Panowie - rozumiem wątek i problemy, ale jakby Wam zginela paczka wartosci 20.000 ze szklami to dopiero bylyby jaja i stres.
DHL zrobil mnie tak w konika i przez 4 dni szukalem po calej Posce paczki,
To jest stresPaczka zaginela - tak po prostu. Paczka wielkosci malego slonia
Sprawa oparla sie o zarzad DHL, do ktorego wyslalem maila i czlonek zarzadu do konca sam pilotowal sprawe. O dziwo.

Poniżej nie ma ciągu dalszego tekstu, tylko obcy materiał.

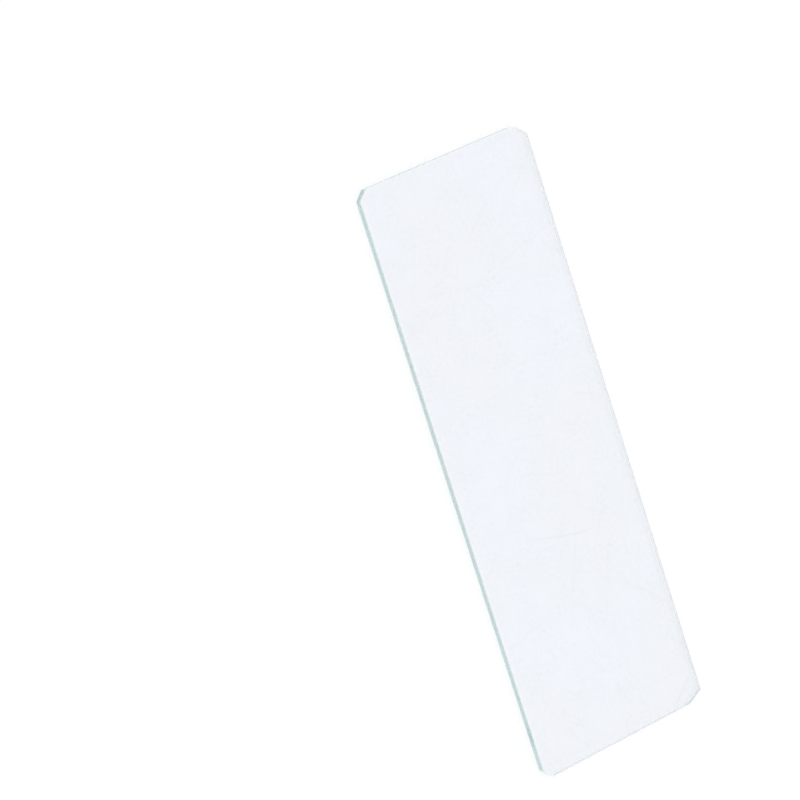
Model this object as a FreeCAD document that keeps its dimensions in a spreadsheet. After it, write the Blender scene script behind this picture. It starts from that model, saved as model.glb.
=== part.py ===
import FreeCAD, Part
import os
from collections import namedtuple

import Sketcher

# A plain glass slide for the microscope: one flat plate of clear glass, cut from sheet, with its
# four corners clipped and the edges of both faces ground to a small bevel.
#
# Frame: X runs along the plate, Y across it and Z up through its thickness. The origin is the
# middle of the face that the plate lies on. Front is the -Y side and left is the -X end.
#
# All sizes are in millimetres. A clip has two legs, both measured from the sharp corner that was
# cut away: "along" lies on the long edge and "across" on the short edge.
SIZES = [
    ("slide_length", 76.2, "overall, along X"),
    ("slide_width", 25.4, "overall, along Y"),
    ("slide_thickness", 1.1, "sheet thickness"),
    ("face_bevel", 0.1, "45 degree bevel ground round each face"),
    ("front_left_along", 1.15, "clip leg on the long edge"),
    ("front_left_across", 1.2, "clip leg on the short edge"),
    ("front_right_along", 1.2, "clip leg on the long edge"),
    ("front_right_across", 1.2, "clip leg on the short edge"),
    ("back_right_along", 1.15, "clip leg on the long edge"),
    ("back_right_across", 2.3, "clip leg on the short edge"),
    ("back_left_along", 1.4, "clip leg on the long edge"),
    ("back_left_across", 1.5, "clip leg on the short edge"),
    ("crisp_round", 0.15, "radius where a clip meets an edge cleanly"),
    ("back_right_round", 4.0, "radius where that clip was ground over into the short edge"),
    ("back_left_round", 2.0, "radius where that clip was ground over into the short edge"),
]

# The corners in order round the outline, anticlockwise seen from above: name, side in X, side in Y.
CORNERS = [
    ("front_left", -1, -1),
    ("front_right", 1, -1),
    ("back_right", 1, 1),
    ("back_left", -1, 1),
]

# The two ends of clips that were ground over, and the size that each one has. The rest are crisp.
GROUND_OVER = {
    "back_right_across": "back_right_round",
    "back_left_across": "back_left_round",
}

# One end of a clip: the leg that it ends, the side of the middle that it lies on in X and in Y,
# and expressions for how far from the middle it lies.
ClipEnd = namedtuple("ClipEnd", "leg side_x side_y reach_x reach_y")

# Coordinates closer than this, in millimetres, are the same place.
NEAR = 1e-5


def make_sheet(doc):
    """The spreadsheet that drives the model, one size to a row."""
    sheet = doc.addObject("Spreadsheet::Sheet", "Sizes")
    for row, (alias, value, note) in enumerate(SIZES, start=1):
        sheet.set(f"A{row}", alias)
        sheet.set(f"B{row}", str(value))
        sheet.setAlias(f"B{row}", alias)
        sheet.set(f"C{row}", note)
    doc.recompute()
    return sheet


def clip_ends():
    """The eight points of the outline, anticlockwise, starting on the left edge."""
    half_length = "Sizes.slide_length / 2"
    half_width = "Sizes.slide_width / 2"
    ends = []
    for corner, side_x, side_y in CORNERS:
        along, across = f"{corner}_along", f"{corner}_across"
        on_long_edge = ClipEnd(along, side_x, side_y, f"{half_length} - Sizes.{along}", half_width)
        on_short_edge = ClipEnd(across, side_x, side_y, half_length, f"{half_width} - Sizes.{across}")
        # The way round meets the short edge first at the front left and back right corners.
        short_edge_first = side_x == side_y
        ends += [on_short_edge, on_long_edge] if short_edge_first else [on_long_edge, on_short_edge]
    return ends


def place_of(sheet, end):
    """Where a clip ends on the outline."""
    x = float(sheet.evalExpression(end.reach_x))
    y = float(sheet.evalExpression(end.reach_y))
    return FreeCAD.Vector(end.side_x * x, end.side_y * y, 0)


def hold(sketch, kind, line, side, distance, expression):
    """Tie one coordinate of a line's start to the sheet, as its distance from the origin."""
    origin, start = (-1, 1), (line, 1)
    between = origin + start if side > 0 else start + origin
    index = sketch.addConstraint(Sketcher.Constraint(kind, *between, distance))
    sketch.setExpression(f"Constraints[{index}]", expression)


def draw_outline(body, sheet):
    """The rectangle with clipped corners, drawn on the body's own XY plane."""
    plane = next(o for o in body.Origin.OriginFeatures if o.Role == "XY_Plane")
    sketch = body.newObject("Sketcher::SketchObject", "outline")
    sketch.AttachmentSupport = [(plane, "")]
    sketch.MapMode = "FlatFace"
    ends = clip_ends()
    places = [place_of(sheet, end) for end in ends]
    for start, stop in zip(places, places[1:] + places[:1]):
        sketch.addGeometry(Part.LineSegment(start, stop), False)
    for line in range(len(ends)):
        following = (line + 1) % len(ends)
        sketch.addConstraint(Sketcher.Constraint("Coincident", line, 2, following, 1))
    for line, (end, place) in enumerate(zip(ends, places)):
        hold(sketch, "DistanceX", line, end.side_x, abs(place.x), end.reach_x)
        hold(sketch, "DistanceY", line, end.side_y, abs(place.y), end.reach_y)
    return sketch


def upright_edge_at(shape, place):
    """The name of the edge that stands over a place on the outline."""
    for number, edge in enumerate(shape.Edges, start=1):
        if all(abs(v.X - place.x) < NEAR and abs(v.Y - place.y) < NEAR for v in edge.Vertexes):
            return f"Edge{number}"
    raise ValueError(f"no upright edge at {place}")


def edges_at_height(shape, height):
    """The names of the edges that lie flat at one height."""
    return [
        f"Edge{number}"
        for number, edge in enumerate(shape.Edges, start=1)
        if all(abs(v.Z - height) < NEAR for v in edge.Vertexes)
    ]


def round_clip_ends(body, sheet, base, size):
    """A fillet on the upright edges whose radius is the given size."""
    places = [place_of(sheet, e) for e in clip_ends() if GROUND_OVER.get(e.leg, "crisp_round") == size]
    fillet = body.newObject("PartDesign::Fillet", f"{size}_fillet")
    fillet.Base = (base, [upright_edge_at(base.Shape, place) for place in places])
    fillet.setExpression("Radius", f"Sizes.{size}")
    return fillet


def bevel_faces(body, sheet, base):
    """The small bevel ground round the upper and the lower face."""
    bevel = body.newObject("PartDesign::Chamfer", "ground_bevel")
    lower = edges_at_height(base.Shape, 0.0)
    upper = edges_at_height(base.Shape, float(sheet.slide_thickness))
    bevel.Base = (base, lower + upper)
    bevel.setExpression("Size", "Sizes.face_bevel")
    return bevel


def make_slide(doc, sheet):
    """The slide: plate, rounded clip ends and ground bevels."""
    body = doc.addObject("PartDesign::Body", "slide_body")
    body.Label = "glass_slide"
    outline = draw_outline(body, sheet)
    doc.recompute()

    plate = body.newObject("PartDesign::Pad", "plate")
    plate.Profile = outline
    plate.setExpression("Length", "Sizes.slide_thickness")
    doc.recompute()

    last = plate
    for size in ("crisp_round", *GROUND_OVER.values()):
        last = round_clip_ends(body, sheet, last, size)
        doc.recompute()

    body.Tip = bevel_faces(body, sheet, last)
    body.Placement = FreeCAD.Placement()
    doc.recompute()
    return body


def check(doc, parts):
    """Stop if a feature failed to build, or a sub-part is not one sound solid."""
    for item in doc.Objects:
        if {"Invalid", "Error"} & set(item.State):
            raise RuntimeError(f"{item.Label} did not build: {item.State}")
    for part in parts:
        if part.Shape.isNull() or not part.Shape.isValid() or len(part.Shape.Solids) != 1:
            raise RuntimeError(f"{part.Label} is not one sound solid")


def main():
    doc = FreeCAD.newDocument("microscope_slide")
    sheet = make_sheet(doc)
    parts = [make_slide(doc, sheet)]
    check(doc, parts)
    os.makedirs("parts", exist_ok=True)
    for part in parts:
        part.Shape.exportStep(os.path.join("parts", f"{part.Label}.step"))
        box = part.Shape.BoundBox
        print(
            f"{part.Label}: {box.XLength:.3f} x {box.YLength:.3f} x {box.ZLength:.3f} mm,"
            f" {part.Shape.Volume:.2f} mm3, {len(part.Shape.Faces)} faces"
        )


main()
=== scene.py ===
from collections import namedtuple
from math import atan2, cos, pi, radians, sin, tan

import bpy
from mathutils import Matrix, Vector


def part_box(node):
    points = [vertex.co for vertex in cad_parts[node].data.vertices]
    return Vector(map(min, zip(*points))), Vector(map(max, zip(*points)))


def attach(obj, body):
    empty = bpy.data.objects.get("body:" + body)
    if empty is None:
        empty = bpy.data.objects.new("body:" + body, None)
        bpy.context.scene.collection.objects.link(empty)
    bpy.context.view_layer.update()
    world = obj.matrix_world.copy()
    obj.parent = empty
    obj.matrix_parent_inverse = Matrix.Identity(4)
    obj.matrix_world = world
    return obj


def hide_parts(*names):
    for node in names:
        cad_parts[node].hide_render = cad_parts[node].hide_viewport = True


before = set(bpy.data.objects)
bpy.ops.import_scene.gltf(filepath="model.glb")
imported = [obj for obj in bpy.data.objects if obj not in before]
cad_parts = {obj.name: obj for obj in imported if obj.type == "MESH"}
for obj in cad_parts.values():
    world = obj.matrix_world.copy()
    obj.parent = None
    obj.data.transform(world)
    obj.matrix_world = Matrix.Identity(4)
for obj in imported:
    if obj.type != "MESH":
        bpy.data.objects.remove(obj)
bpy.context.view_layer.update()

# A plain glass slide for the microscope, lying flat on a white table. It is one plate of clear glass,
# cut from sheet, with its four corners clipped and the rims of both faces ground to a small bevel.
# The faces are polished, and carry the hairline scratches, the smudges and the dust of use. The walls
# are ground, and show the green of the glass, with painted reflection: each wall is tinted with the
# teal that it shows of its surroundings. The bevels at the back carry painted shade, a dark line.
#
# X runs along the slide, Y across it and Z up. Front is the -Y side and left is the -X end.
# Sizes are in metres and angles in radians, unless a name says otherwise.
NODE = "glass_slide"
LOW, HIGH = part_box(NODE)
MIDDLE = (LOW + HIGH) / 2
SIZE = HIGH - LOW

# ---- Shape

# A corner clip: the sides of the middle that it lies on, its legs on the long and on the short edge,
# the radius that its end on the short edge is ground over to, and how green it is, from 0 to 1. The
# green is partly that of the glass and partly painted reflection, the teal that the clip shows of its
# surroundings. The greener a clip at the back, the darker its bevels are painted too, as painted shade.
# Crisp ends share one small radius.
Clip = namedtuple("Clip", "side_x side_y along across ground_over green")
CRISP_ROUND = 0.00015
CLIPS = [
    Clip(-1, -1, 0.00115, 0.0012, CRISP_ROUND, 0.35),
    Clip(1, -1, 0.0012, 0.0012, CRISP_ROUND, 0.17),
    Clip(1, 1, 0.00115, 0.0023, 0.004, 1.0),
    Clip(-1, 1, 0.0014, 0.0015, 0.002, 0.25),
]
ROUND_STEPS = 10

# The bevel of the rims, and the arrises on both sides of it, which are just broken.
RIM_BEVEL = 0.0001
ARRIS_BREAK = 0.000012
ARRIS_STEPS = 2
ARRIS_SHARPER_THAN = radians(30)

# The bevel is ground by hand. Its width wanders a little along the straight of each rim, and at the
# front of the upper face its inner line runs out of parallel. All of this stays off the corners.
RIM_STEP = 0.0012
WANDER = 0.00001
WANDER_LENGTH = 0.004
FRONT_SKEW = 0.0005
CORNER_KEPT = 0.003
CORNER_FADE = 0.003

# Faces that meet at less than this angle are shaded smooth, and points nearer than this are one place.
SMOOTH_UNDER = radians(40)
NEAR = 1e-6

# How faces are told apart by their normals. Z is large on a level face and small on an upright one.
# A wall or a bevel of a side or an end looks straight out, and one of a clip looks out aslant.
LEVEL_OVER = 0.99
UPRIGHT_UNDER = 0.1
STRAIGHT_WALL_UNDER = 0.2
STRAIGHT_BEVEL_UNDER = 0.1

# ---- Glass

IOR = 1.52

# What the body takes from light on its way through, per metre of red, green and blue. The density is
# what a black body would take.
ABSORBED_PER_METRE = (2.4, 1.5, 1.35)
BODY_DENSITY = 20.0

# A noise is stretched to a mask: multiplied by the gain, moved by the offset and cut off at 0 and 1.
Stretch = namedtuple("Stretch", "gain offset")

# The faces: two tints mix in soft clouds.
FACE_TINT = (0.898, 0.912, 0.945)
FACE_TINT_CLOUD = (0.904, 0.926, 0.967)
CLOUD_SCALE = 60
CLOUD_STRETCH = Stretch(3, -1)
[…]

Szkla sie znalazly po 4 dniach !!??
Mam 10 lat mniej zycia
Ale obecnie jestem w stanie znalezc w DHL KAZDĄ paczkę i znam wszyskie osoby decyzyjne. Po tych 4 dniach na dzwiek mojego nazwiska Panie z infolinii od reki przeklączały do sekretariatu prezesa
Co dwie godziny mialem telefon od spedytora, ktory informowal mnie jak swojego szefa gdzie są na tropie paczki....

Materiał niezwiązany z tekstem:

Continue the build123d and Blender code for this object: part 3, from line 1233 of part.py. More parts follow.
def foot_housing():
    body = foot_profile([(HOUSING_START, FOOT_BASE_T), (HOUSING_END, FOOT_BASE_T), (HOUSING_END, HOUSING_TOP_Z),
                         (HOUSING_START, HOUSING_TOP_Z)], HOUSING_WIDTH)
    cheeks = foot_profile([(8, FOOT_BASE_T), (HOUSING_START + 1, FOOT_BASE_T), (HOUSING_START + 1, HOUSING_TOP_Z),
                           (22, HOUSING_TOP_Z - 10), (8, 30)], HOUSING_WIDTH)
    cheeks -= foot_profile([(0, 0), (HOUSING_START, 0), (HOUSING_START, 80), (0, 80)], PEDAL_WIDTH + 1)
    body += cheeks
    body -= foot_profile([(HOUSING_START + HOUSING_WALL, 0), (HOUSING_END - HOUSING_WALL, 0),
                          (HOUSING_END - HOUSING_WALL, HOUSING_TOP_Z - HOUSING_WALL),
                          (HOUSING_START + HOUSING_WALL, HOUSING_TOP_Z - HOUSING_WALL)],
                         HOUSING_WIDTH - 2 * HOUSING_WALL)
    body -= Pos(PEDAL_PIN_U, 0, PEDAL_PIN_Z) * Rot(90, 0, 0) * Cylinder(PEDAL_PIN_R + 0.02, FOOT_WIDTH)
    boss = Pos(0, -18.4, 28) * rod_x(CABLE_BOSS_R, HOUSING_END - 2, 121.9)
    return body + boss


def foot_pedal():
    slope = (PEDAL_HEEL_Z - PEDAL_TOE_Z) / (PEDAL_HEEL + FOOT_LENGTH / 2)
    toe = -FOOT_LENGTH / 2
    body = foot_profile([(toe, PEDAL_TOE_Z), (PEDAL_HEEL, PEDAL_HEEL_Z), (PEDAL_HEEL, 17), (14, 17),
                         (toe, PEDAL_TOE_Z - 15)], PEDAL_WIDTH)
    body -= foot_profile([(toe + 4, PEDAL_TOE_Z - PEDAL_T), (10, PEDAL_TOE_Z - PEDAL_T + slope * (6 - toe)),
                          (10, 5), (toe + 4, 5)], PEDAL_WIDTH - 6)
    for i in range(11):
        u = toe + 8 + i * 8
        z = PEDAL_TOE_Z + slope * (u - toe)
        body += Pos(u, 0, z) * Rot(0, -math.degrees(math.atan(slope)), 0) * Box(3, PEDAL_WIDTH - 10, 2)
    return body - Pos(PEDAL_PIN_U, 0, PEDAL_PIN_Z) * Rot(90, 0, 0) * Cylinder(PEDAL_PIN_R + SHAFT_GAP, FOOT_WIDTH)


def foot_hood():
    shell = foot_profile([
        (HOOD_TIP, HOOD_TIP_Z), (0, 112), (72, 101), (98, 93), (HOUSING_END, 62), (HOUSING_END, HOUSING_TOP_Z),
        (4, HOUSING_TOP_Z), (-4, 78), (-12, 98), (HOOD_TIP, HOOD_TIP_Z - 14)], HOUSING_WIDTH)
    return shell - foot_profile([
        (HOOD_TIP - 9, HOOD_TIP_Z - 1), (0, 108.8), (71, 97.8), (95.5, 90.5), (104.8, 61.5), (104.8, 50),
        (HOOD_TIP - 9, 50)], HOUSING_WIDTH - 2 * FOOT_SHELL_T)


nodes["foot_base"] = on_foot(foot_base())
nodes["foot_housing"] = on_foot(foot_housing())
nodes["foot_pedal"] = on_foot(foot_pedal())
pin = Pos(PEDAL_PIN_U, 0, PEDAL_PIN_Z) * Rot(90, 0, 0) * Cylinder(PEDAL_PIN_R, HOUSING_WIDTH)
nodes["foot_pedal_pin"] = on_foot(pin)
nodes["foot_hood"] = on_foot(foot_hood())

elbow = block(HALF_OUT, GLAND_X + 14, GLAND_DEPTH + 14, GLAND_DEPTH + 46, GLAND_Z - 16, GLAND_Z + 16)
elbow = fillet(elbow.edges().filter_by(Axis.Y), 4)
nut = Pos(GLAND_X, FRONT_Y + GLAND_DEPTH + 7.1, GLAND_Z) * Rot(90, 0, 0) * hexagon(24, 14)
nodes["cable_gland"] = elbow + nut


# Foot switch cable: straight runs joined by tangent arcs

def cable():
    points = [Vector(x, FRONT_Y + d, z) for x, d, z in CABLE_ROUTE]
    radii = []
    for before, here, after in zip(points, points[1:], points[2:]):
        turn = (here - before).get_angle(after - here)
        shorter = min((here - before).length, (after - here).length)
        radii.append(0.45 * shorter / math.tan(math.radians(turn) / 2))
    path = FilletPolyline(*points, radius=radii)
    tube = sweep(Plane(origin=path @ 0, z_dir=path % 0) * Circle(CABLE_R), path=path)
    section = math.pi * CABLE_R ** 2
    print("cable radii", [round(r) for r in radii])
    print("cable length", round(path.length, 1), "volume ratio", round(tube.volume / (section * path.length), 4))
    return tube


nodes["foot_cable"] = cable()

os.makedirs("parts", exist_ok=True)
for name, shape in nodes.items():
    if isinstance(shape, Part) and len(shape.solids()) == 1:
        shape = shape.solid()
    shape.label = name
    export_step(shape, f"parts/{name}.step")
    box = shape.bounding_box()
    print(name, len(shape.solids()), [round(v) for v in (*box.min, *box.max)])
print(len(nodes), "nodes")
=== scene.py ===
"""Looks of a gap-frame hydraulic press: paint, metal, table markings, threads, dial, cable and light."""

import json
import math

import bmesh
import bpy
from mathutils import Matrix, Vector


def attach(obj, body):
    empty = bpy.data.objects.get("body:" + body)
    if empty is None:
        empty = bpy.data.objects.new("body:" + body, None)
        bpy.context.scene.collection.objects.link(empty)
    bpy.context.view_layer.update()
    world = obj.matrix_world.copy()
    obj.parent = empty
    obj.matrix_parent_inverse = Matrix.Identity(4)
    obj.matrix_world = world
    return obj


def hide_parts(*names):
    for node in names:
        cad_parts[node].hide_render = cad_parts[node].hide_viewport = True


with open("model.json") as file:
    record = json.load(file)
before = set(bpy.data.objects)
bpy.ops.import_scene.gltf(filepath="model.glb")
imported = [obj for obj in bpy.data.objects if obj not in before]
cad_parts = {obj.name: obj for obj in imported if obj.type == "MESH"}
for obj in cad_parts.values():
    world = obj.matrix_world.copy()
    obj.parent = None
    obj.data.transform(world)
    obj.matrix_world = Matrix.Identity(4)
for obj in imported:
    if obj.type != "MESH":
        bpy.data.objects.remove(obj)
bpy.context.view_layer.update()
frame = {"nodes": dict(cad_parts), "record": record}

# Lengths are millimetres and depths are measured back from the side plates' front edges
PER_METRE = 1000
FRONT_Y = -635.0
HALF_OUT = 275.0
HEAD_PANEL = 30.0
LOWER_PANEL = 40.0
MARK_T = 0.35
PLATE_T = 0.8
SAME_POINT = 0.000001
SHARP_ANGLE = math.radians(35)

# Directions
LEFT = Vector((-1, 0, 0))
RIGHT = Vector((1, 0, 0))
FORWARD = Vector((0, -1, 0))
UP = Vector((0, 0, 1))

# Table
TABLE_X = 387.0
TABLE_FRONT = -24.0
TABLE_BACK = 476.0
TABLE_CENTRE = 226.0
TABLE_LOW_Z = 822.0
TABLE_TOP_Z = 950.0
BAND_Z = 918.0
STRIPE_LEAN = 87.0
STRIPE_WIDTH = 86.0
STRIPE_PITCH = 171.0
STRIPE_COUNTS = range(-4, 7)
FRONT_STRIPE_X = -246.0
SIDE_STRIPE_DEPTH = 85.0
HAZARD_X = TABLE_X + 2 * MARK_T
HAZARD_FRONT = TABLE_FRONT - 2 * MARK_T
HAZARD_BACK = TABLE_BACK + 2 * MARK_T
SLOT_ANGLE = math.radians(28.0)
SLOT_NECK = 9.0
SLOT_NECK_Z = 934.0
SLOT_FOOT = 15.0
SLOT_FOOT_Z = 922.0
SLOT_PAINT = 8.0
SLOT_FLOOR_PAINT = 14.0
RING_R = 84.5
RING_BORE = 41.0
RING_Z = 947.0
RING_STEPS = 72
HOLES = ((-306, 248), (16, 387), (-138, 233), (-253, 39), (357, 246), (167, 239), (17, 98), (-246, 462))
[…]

Cóż - siła perswazji i gróźb sądowych dała skutek niebywały.
Piotrze - walcz i nie daj sie. Mam nadzieje, ze to duza firma kurierska, bo wowczas o dziwo jest latwiej wygrac swoje. Pisza do Zarzadu od razu z kopia pozwu sądowego. Zagroz wyslaniem maila do prasy i mediów - obecnie jest mocna nagonka na spedytorow po materiale TVN o zaginionych paczkach na Poczcie Polskiej... oni naprawde sie boją rozgłosu.